■ WRITTEN EXERCISE ■
List, from the lines below, each one with "where" in it.

=== INFORMATION PROVIDED ===

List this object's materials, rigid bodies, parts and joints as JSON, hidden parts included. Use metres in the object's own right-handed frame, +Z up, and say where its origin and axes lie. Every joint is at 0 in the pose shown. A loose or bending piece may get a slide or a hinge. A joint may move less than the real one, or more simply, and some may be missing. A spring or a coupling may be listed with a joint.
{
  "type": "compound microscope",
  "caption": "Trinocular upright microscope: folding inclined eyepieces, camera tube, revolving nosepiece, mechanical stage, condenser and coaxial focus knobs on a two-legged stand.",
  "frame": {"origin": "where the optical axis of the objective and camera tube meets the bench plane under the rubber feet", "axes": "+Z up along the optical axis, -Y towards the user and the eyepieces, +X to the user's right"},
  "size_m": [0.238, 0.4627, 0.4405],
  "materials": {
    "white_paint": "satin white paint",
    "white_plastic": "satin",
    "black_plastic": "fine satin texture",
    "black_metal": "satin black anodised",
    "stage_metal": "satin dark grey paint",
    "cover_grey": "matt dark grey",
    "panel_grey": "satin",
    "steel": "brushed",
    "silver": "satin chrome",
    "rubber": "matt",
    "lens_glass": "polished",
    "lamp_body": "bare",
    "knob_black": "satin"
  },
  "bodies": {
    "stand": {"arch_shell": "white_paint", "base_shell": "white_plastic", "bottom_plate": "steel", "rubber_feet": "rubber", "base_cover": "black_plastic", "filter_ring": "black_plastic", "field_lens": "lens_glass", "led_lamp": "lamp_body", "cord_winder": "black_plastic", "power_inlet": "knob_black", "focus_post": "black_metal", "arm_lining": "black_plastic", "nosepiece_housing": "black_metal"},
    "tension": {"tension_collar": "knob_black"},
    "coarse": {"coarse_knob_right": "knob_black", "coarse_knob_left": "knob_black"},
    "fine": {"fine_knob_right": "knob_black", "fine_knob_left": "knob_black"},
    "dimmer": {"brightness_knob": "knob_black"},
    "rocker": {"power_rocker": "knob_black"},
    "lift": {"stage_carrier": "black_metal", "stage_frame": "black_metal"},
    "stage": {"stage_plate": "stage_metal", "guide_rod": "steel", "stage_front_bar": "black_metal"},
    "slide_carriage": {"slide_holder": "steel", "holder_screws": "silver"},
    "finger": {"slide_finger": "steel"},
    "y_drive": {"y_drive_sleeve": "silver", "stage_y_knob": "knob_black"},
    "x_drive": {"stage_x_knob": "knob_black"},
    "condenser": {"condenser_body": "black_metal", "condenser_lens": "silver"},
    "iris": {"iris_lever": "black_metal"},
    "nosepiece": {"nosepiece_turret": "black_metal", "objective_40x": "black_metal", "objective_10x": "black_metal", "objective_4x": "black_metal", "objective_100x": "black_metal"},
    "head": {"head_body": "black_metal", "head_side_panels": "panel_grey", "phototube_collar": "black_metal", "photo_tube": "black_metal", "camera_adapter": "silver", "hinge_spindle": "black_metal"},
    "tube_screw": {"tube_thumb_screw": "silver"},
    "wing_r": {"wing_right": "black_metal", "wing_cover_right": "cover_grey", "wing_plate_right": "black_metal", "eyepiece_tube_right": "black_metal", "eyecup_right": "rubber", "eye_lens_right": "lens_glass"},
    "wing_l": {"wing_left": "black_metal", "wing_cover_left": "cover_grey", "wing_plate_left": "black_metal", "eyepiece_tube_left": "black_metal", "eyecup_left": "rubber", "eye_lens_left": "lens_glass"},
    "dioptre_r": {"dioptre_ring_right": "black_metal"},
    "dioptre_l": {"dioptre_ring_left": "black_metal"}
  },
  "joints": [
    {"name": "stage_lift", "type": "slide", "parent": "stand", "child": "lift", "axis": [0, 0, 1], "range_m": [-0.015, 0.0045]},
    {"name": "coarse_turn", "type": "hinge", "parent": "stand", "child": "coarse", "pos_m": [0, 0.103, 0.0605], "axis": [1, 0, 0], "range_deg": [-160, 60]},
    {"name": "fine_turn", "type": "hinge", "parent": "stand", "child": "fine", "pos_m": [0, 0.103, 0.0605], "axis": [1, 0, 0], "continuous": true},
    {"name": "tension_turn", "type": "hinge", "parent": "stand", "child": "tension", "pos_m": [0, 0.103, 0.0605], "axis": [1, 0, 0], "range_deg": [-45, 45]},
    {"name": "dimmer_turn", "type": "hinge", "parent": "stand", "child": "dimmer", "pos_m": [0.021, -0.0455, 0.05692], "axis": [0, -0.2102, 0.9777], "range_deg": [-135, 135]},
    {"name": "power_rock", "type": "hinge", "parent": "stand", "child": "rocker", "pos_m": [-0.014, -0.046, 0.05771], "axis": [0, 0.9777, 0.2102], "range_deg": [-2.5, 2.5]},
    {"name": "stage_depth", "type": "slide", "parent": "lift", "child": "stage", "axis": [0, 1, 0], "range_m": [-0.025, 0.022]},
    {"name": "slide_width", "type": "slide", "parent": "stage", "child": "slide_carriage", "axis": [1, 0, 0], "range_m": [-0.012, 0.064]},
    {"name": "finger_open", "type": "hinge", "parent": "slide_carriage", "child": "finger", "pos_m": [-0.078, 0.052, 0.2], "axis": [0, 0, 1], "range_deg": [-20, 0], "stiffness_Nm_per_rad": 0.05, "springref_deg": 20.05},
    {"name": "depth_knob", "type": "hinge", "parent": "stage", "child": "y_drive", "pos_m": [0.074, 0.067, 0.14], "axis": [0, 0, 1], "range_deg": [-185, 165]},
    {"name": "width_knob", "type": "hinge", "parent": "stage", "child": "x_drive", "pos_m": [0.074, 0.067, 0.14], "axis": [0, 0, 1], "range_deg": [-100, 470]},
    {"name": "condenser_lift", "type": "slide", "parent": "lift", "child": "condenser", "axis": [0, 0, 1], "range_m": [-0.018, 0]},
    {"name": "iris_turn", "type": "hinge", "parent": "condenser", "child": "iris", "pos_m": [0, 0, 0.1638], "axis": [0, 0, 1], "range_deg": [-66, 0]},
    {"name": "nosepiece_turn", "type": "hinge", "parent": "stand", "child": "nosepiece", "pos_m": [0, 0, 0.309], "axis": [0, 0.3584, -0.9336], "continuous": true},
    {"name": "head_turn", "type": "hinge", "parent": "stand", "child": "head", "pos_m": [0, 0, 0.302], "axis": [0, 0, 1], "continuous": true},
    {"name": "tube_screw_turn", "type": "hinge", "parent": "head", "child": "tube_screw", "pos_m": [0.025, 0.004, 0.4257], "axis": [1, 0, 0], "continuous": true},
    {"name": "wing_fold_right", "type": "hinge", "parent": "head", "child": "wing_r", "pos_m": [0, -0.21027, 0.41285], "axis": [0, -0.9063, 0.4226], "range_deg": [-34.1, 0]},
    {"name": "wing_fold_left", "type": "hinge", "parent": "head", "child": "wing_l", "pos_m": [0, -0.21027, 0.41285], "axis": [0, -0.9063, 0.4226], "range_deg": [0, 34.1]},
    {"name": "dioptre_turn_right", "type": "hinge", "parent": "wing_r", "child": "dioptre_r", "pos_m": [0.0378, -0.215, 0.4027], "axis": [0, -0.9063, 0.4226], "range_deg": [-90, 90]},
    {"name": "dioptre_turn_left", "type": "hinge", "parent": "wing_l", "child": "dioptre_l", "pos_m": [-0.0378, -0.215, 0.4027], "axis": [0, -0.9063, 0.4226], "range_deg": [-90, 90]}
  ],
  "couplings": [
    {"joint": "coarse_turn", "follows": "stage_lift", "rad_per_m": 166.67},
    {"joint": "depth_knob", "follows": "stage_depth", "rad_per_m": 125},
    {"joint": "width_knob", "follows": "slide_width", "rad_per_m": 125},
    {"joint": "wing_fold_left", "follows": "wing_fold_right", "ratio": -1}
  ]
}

===

■ RESPONSE ■
List this object's materials, rigid bodies, parts and joints as JSON, hidden parts included. Use metres in the object's own right-handed frame, +Z up, and say where its origin and axes lie. Every joint is at 0 in the pose shown. A loose or bending piece may get a slide or a hinge. A joint may move less than the real one, or more simply, and some may be missing. A spring or a coupling may be listed with a joint.
  "frame": {"origin": "where the optical axis of the objective and camera tube meets the bench plane under the rubber feet", "axes": "+Z up along the optical axis, -Y towards the user and the eyepieces, +X to the user's right"},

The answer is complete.